» **Modeling code records**
☆ ☆ ☆

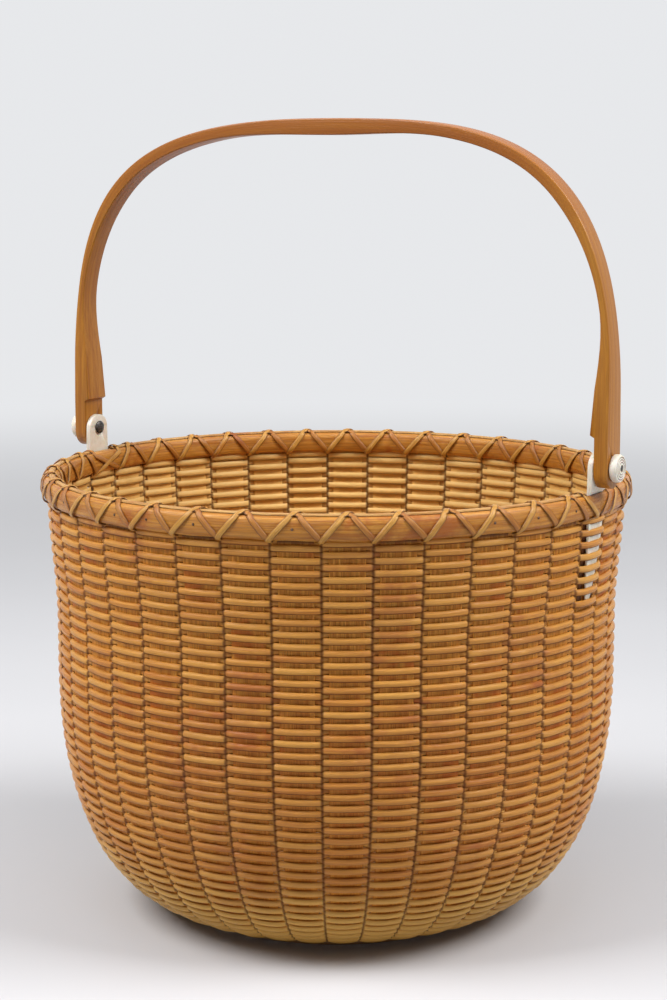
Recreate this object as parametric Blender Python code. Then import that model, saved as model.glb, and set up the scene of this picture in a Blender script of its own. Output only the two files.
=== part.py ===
"""Round lightship basket with a swing handle, modelled piece by piece.

A turned wooden base holds the feet of the staves in a groove round its edge.
The woven wall climbs the staves to the rim, where an outer and an inner hoop
clamp the stave heads under a thin filler.  Two lashing strands bind the rim,
crossing over every stave.  Two bone ears stand between stave and outer hoop,
and the bent handle swings on the pins that pass through them.

Lengths are in metres, +Z is up, the base rests on z = 0 and the handle's
pivot axis runs along X.
"""

from math import atan2, cos, pi, radians, sin, sqrt, tan
from typing import NamedTuple

import bmesh
import bpy
from mathutils import Vector

# Fits between pieces
CLEARANCE = 0.0003
CUT_OVERRUN = 0.002
MERGE_DISTANCE = 0.00001
MM_PER_METRE = 1000

# Staves: an odd number, so that one weaver can run round without a break
STAVE_COUNT = 39
STAVE_THICKNESS = 0.0010
STAVE_WIDTH_SHARE = 0.72

# Weaver, as the thickness that it adds outside and inside the staves.  It dips by the
# relief where it passes behind a stave, and a course stands for two rows of the real cane
OUTER_WEAVER = 0.0016
INNER_WEAVER = 0.0013
WEAVE_RELIEF = 0.0009
COURSE_COUNT = 41
WEAVE_CREASE_DEGREES = 12

# Turned base
BASE_RADIUS = 0.0895
BASE_HEIGHT = 0.0114
BASE_GROOVE_HEIGHT = 0.0060
BASE_GROOVE_DEPTH = 0.0080
BASE_EDGE_ROUND = 0.0026
BASE_RING_RADIUS = 0.0700
BASE_RING_WIDTH = 0.0050
BASE_RING_DEPTH = 0.0012
BASE_FACETS = 40

# Wall: the line halfway through the staves, full at the belly and flared at the rim
RIM_FLARE = 0.0042
BELLY_DROP = 0.1069
FLARE_LENGTH = 0.0635
FOOT_CURVE_SHARE = 0.268
BELLY_CURVE_SHARE = 0.824
CURVE_STATION_SHARES = (0.0, 0.2, 0.4, 0.55, 0.7, 0.84, 1.0)

# Rim
MOUTH_RADIUS = 0.1600
RIM_HEIGHT = 0.2405
HOOP_HEIGHT = 0.0120
OUTER_HOOP_THICKNESS = 0.0040
INNER_HOOP_THICKNESS = 0.0036
FILLER_WIDTH = 0.0034
FILLER_THICKNESS = 0.0010
FILLER_CREST_SHARE = 0.3

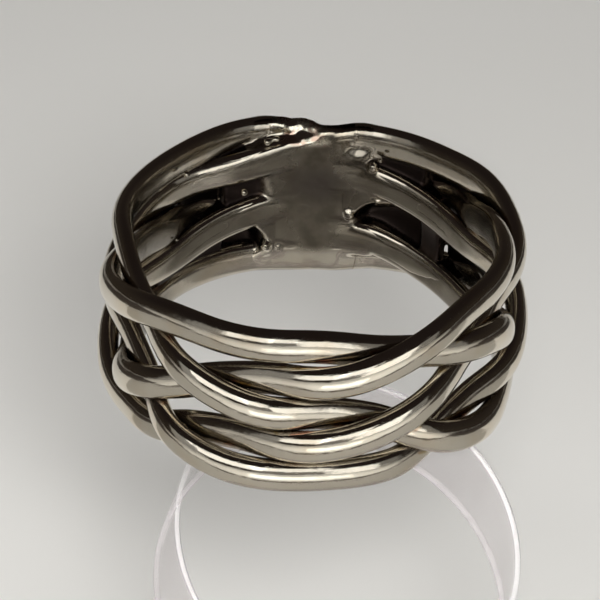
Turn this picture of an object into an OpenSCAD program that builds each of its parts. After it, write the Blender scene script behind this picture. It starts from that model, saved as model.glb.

☆ ☆ ☆

» **Goal**
Give the material above again, word for word.

» **The completed task**
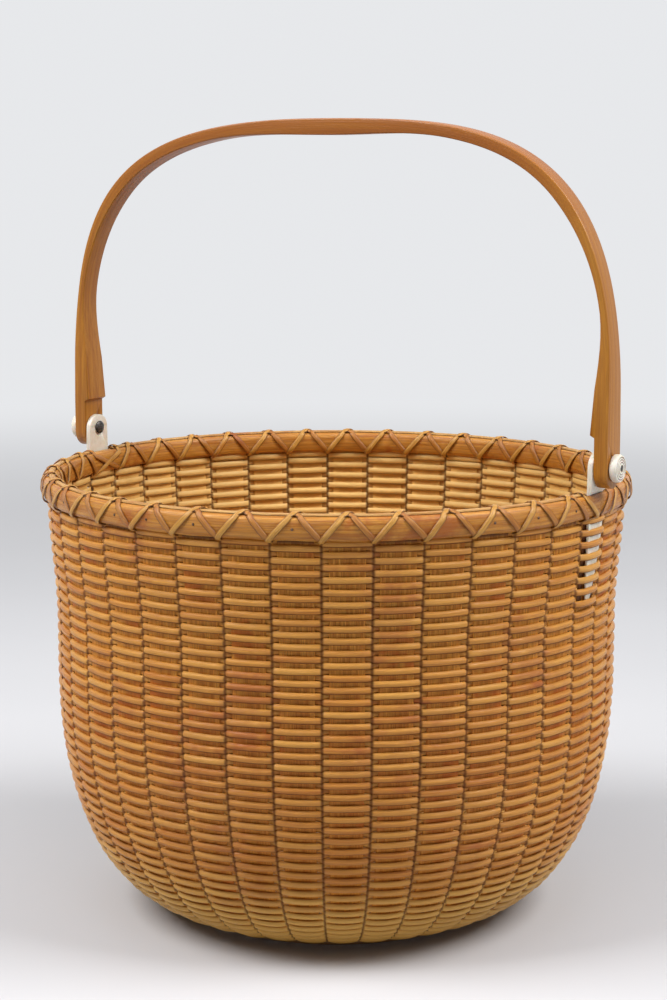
Recreate this object as parametric Blender Python code. Then import that model, saved as model.glb, and set up the scene of this picture in a Blender script of its own. Output only the two files.
=== part.py ===
"""Round lightship basket with a swing handle, modelled piece by piece.

A turned wooden base holds the feet of the staves in a groove round its edge.
The woven wall climbs the staves to the rim, where an outer and an inner hoop
clamp the stave heads under a thin filler.  Two lashing strands bind the rim,
crossing over every stave.  Two bone ears stand between stave and outer hoop,
and the bent handle swings on the pins that pass through them.

Lengths are in metres, +Z is up, the base rests on z = 0 and the handle's
pivot axis runs along X.
"""

from math import atan2, cos, pi, radians, sin, sqrt, tan
from typing import NamedTuple

import bmesh
import bpy
from mathutils import Vector

# Fits between pieces
CLEARANCE = 0.0003
CUT_OVERRUN = 0.002
MERGE_DISTANCE = 0.00001
MM_PER_METRE = 1000

# Staves: an odd number, so that one weaver can run round without a break
STAVE_COUNT = 39
STAVE_THICKNESS = 0.0010
STAVE_WIDTH_SHARE = 0.72

# Weaver, as the thickness that it adds outside and inside the staves.  It dips by the
# relief where it passes behind a stave, and a course stands for two rows of the real cane
OUTER_WEAVER = 0.0016
INNER_WEAVER = 0.0013
WEAVE_RELIEF = 0.0009
COURSE_COUNT = 41
WEAVE_CREASE_DEGREES = 12

# Turned base
BASE_RADIUS = 0.0895
BASE_HEIGHT = 0.0114
BASE_GROOVE_HEIGHT = 0.0060
BASE_GROOVE_DEPTH = 0.0080
BASE_EDGE_ROUND = 0.0026
BASE_RING_RADIUS = 0.0700
BASE_RING_WIDTH = 0.0050
BASE_RING_DEPTH = 0.0012
BASE_FACETS = 40

# Wall: the line halfway through the staves, full at the belly and flared at the rim
RIM_FLARE = 0.0042
BELLY_DROP = 0.1069
FLARE_LENGTH = 0.0635
FOOT_CURVE_SHARE = 0.268
BELLY_CURVE_SHARE = 0.824
CURVE_STATION_SHARES = (0.0, 0.2, 0.4, 0.55, 0.7, 0.84, 1.0)

# Rim
MOUTH_RADIUS = 0.1600
RIM_HEIGHT = 0.2405
HOOP_HEIGHT = 0.0120
OUTER_HOOP_THICKNESS = 0.0040
INNER_HOOP_THICKNESS = 0.0036
FILLER_WIDTH = 0.0034
FILLER_THICKNESS = 0.0010
FILLER_CREST_SHARE = 0.3

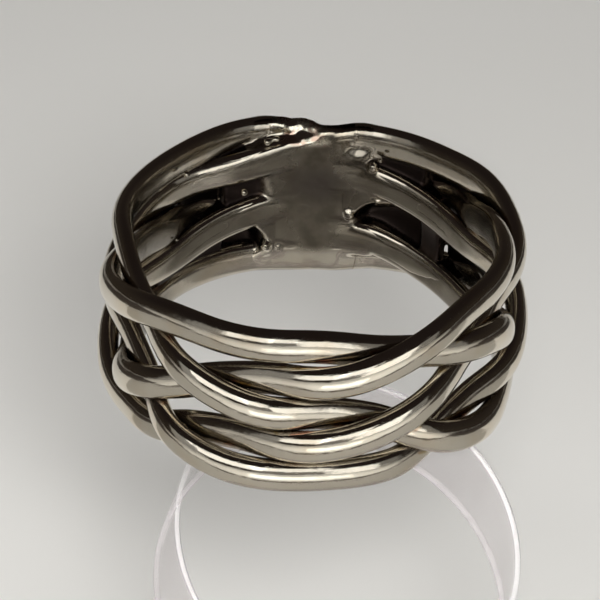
Turn this picture of an object into an OpenSCAD program that builds each of its parts. After it, write the Blender scene script behind this picture. It starts from that model, saved as model.glb.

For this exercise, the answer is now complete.